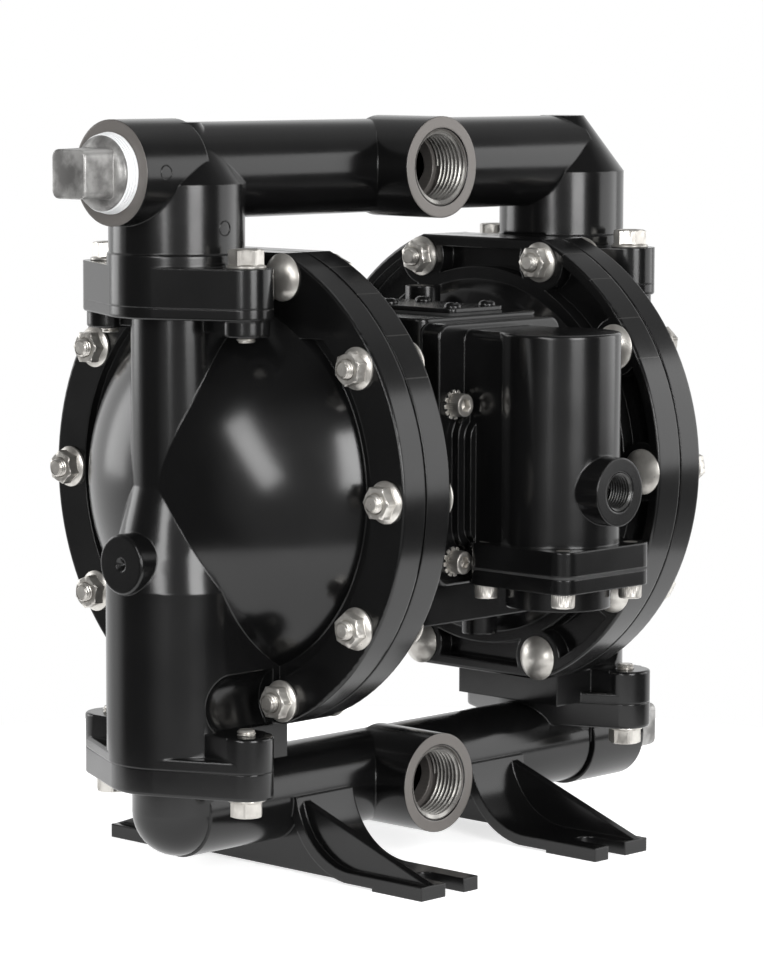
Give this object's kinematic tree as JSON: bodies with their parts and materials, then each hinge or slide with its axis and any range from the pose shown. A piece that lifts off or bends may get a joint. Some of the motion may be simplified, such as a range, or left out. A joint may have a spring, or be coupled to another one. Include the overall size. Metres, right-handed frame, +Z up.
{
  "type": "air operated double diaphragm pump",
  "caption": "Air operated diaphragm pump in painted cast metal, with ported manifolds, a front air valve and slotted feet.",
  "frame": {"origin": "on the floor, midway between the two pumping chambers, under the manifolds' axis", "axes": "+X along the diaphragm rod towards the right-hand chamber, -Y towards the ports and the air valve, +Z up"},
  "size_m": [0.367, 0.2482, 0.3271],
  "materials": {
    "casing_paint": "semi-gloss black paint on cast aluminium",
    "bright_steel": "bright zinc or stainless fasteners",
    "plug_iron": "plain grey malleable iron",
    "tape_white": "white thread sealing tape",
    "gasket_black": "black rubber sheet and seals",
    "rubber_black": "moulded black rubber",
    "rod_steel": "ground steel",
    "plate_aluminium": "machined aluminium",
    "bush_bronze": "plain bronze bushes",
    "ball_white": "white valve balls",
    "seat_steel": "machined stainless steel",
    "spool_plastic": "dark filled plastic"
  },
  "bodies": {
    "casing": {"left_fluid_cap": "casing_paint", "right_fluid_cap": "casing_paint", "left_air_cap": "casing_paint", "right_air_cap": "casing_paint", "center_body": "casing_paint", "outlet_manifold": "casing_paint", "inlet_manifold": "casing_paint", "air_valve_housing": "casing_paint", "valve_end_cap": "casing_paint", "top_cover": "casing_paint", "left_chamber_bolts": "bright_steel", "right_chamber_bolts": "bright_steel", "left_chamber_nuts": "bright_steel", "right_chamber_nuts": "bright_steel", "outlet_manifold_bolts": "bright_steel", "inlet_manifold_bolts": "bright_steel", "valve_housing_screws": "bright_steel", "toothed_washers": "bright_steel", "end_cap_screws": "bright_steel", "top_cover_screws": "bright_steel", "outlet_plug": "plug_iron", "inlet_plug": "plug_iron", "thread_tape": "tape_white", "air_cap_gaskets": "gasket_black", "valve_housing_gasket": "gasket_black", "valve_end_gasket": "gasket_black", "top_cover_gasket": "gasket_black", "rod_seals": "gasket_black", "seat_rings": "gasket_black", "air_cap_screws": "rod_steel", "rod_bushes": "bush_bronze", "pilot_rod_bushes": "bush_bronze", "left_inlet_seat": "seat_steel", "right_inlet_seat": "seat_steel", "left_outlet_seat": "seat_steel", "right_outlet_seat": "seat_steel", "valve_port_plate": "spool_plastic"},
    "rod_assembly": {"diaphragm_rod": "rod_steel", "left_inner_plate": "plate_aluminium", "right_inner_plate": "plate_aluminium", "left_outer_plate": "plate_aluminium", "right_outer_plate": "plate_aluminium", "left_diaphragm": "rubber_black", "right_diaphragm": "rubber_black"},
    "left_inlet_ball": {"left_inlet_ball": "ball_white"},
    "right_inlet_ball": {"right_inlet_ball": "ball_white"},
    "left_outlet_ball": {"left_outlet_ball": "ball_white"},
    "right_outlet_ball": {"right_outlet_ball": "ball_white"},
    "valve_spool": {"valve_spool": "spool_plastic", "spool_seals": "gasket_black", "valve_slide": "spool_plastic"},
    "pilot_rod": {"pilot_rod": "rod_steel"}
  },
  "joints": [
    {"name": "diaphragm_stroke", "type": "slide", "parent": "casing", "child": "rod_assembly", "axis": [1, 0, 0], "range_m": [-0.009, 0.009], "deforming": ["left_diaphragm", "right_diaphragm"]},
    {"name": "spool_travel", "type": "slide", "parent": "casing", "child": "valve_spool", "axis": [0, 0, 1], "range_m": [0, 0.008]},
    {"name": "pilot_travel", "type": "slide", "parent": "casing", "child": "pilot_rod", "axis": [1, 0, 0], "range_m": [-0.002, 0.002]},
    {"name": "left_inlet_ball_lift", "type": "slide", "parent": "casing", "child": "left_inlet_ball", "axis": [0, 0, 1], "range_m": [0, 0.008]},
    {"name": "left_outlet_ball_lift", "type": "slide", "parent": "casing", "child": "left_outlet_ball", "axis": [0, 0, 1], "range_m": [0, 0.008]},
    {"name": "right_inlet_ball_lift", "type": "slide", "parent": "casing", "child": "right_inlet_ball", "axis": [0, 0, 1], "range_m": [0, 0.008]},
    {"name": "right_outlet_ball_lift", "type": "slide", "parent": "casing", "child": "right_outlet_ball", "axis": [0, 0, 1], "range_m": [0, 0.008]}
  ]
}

_GIVEN REQUEST_:
Reproduce the complete set of lines precisely as supplied.

_EXERCISE RESULT_:
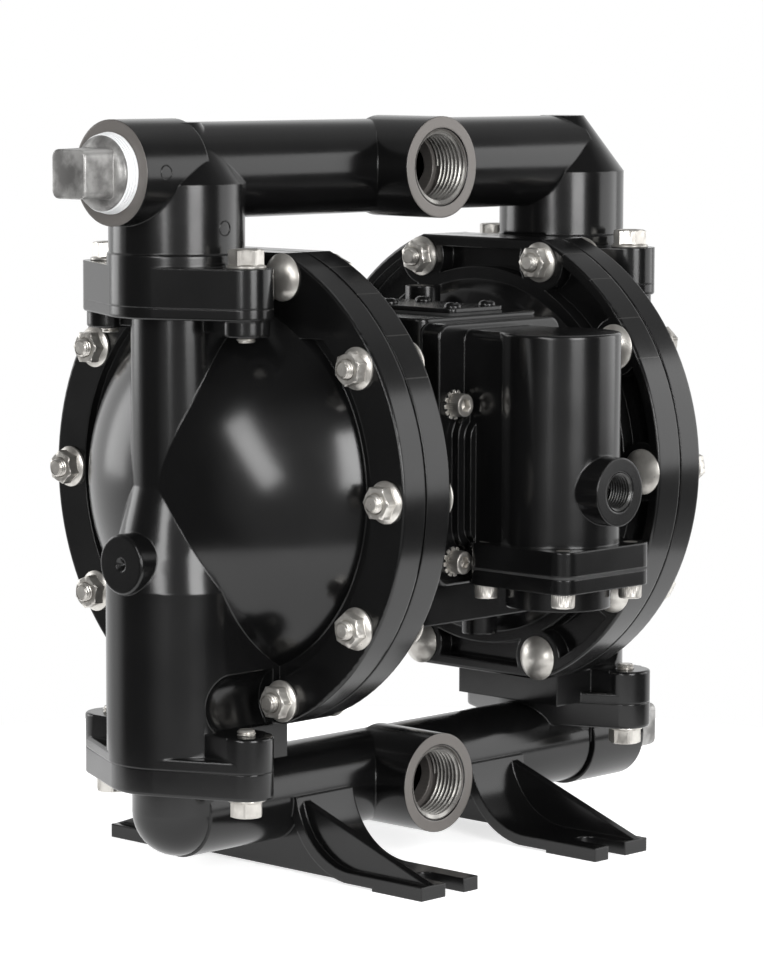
Give this object's kinematic tree as JSON: bodies with their parts and materials, then each hinge or slide with its axis and any range from the pose shown. A piece that lifts off or bends may get a joint. Some of the motion may be simplified, such as a range, or left out. A joint may have a spring, or be coupled to another one. Include the overall size. Metres, right-handed frame, +Z up.
{
  "type": "air operated double diaphragm pump",
  "caption": "Air operated diaphragm pump in painted cast metal, with ported manifolds, a front air valve and slotted feet.",
  "frame": {"origin": "on the floor, midway between the two pumping chambers, under the manifolds' axis", "axes": "+X along the diaphragm rod towards the right-hand chamber, -Y towards the ports and the air valve, +Z up"},
  "size_m": [0.367, 0.2482, 0.3271],
  "materials": {
    "casing_paint": "semi-gloss black paint on cast aluminium",
    "bright_steel": "bright zinc or stainless fasteners",
    "plug_iron": "plain grey malleable iron",
    "tape_white": "white thread sealing tape",
    "gasket_black": "black rubber sheet and seals",
    "rubber_black": "moulded black rubber",
    "rod_steel": "ground steel",
    "plate_aluminium": "machined aluminium",
    "bush_bronze": "plain bronze bushes",
    "ball_white": "white valve balls",
    "seat_steel": "machined stainless steel",
    "spool_plastic": "dark filled plastic"
  },
  "bodies": {
    "casing": {"left_fluid_cap": "casing_paint", "right_fluid_cap": "casing_paint", "left_air_cap": "casing_paint", "right_air_cap": "casing_paint", "center_body": "casing_paint", "outlet_manifold": "casing_paint", "inlet_manifold": "casing_paint", "air_valve_housing": "casing_paint", "valve_end_cap": "casing_paint", "top_cover": "casing_paint", "left_chamber_bolts": "bright_steel", "right_chamber_bolts": "bright_steel", "left_chamber_nuts": "bright_steel", "right_chamber_nuts": "bright_steel", "outlet_manifold_bolts": "bright_steel", "inlet_manifold_bolts": "bright_steel", "valve_housing_screws": "bright_steel", "toothed_washers": "bright_steel", "end_cap_screws": "bright_steel", "top_cover_screws": "bright_steel", "outlet_plug": "plug_iron", "inlet_plug": "plug_iron", "thread_tape": "tape_white", "air_cap_gaskets": "gasket_black", "valve_housing_gasket": "gasket_black", "valve_end_gasket": "gasket_black", "top_cover_gasket": "gasket_black", "rod_seals": "gasket_black", "seat_rings": "gasket_black", "air_cap_screws": "rod_steel", "rod_bushes": "bush_bronze", "pilot_rod_bushes": "bush_bronze", "left_inlet_seat": "seat_steel", "right_inlet_seat": "seat_steel", "left_outlet_seat": "seat_steel", "right_outlet_seat": "seat_steel", "valve_port_plate": "spool_plastic"},
    "rod_assembly": {"diaphragm_rod": "rod_steel", "left_inner_plate": "plate_aluminium", "right_inner_plate": "plate_aluminium", "left_outer_plate": "plate_aluminium", "right_outer_plate": "plate_aluminium", "left_diaphragm": "rubber_black", "right_diaphragm": "rubber_black"},
    "left_inlet_ball": {"left_inlet_ball": "ball_white"},
    "right_inlet_ball": {"right_inlet_ball": "ball_white"},
    "left_outlet_ball": {"left_outlet_ball": "ball_white"},
    "right_outlet_ball": {"right_outlet_ball": "ball_white"},
    "valve_spool": {"valve_spool": "spool_plastic", "spool_seals": "gasket_black", "valve_slide": "spool_plastic"},
    "pilot_rod": {"pilot_rod": "rod_steel"}
  },
  "joints": [
    {"name": "diaphragm_stroke", "type": "slide", "parent": "casing", "child": "rod_assembly", "axis": [1, 0, 0], "range_m": [-0.009, 0.009], "deforming": ["left_diaphragm", "right_diaphragm"]},
    {"name": "spool_travel", "type": "slide", "parent": "casing", "child": "valve_spool", "axis": [0, 0, 1], "range_m": [0, 0.008]},
    {"name": "pilot_travel", "type": "slide", "parent": "casing", "child": "pilot_rod", "axis": [1, 0, 0], "range_m": [-0.002, 0.002]},
    {"name": "left_inlet_ball_lift", "type": "slide", "parent": "casing", "child": "left_inlet_ball", "axis": [0, 0, 1], "range_m": [0, 0.008]},
    {"name": "left_outlet_ball_lift", "type": "slide", "parent": "casing", "child": "left_outlet_ball", "axis": [0, 0, 1], "range_m": [0, 0.008]},
    {"name": "right_inlet_ball_lift", "type": "slide", "parent": "casing", "child": "right_inlet_ball", "axis": [0, 0, 1], "range_m": [0, 0.008]},
    {"name": "right_outlet_ball_lift", "type": "slide", "parent": "casing", "child": "right_outlet_ball", "axis": [0, 0, 1], "range_m": [0, 0.008]}
  ]
}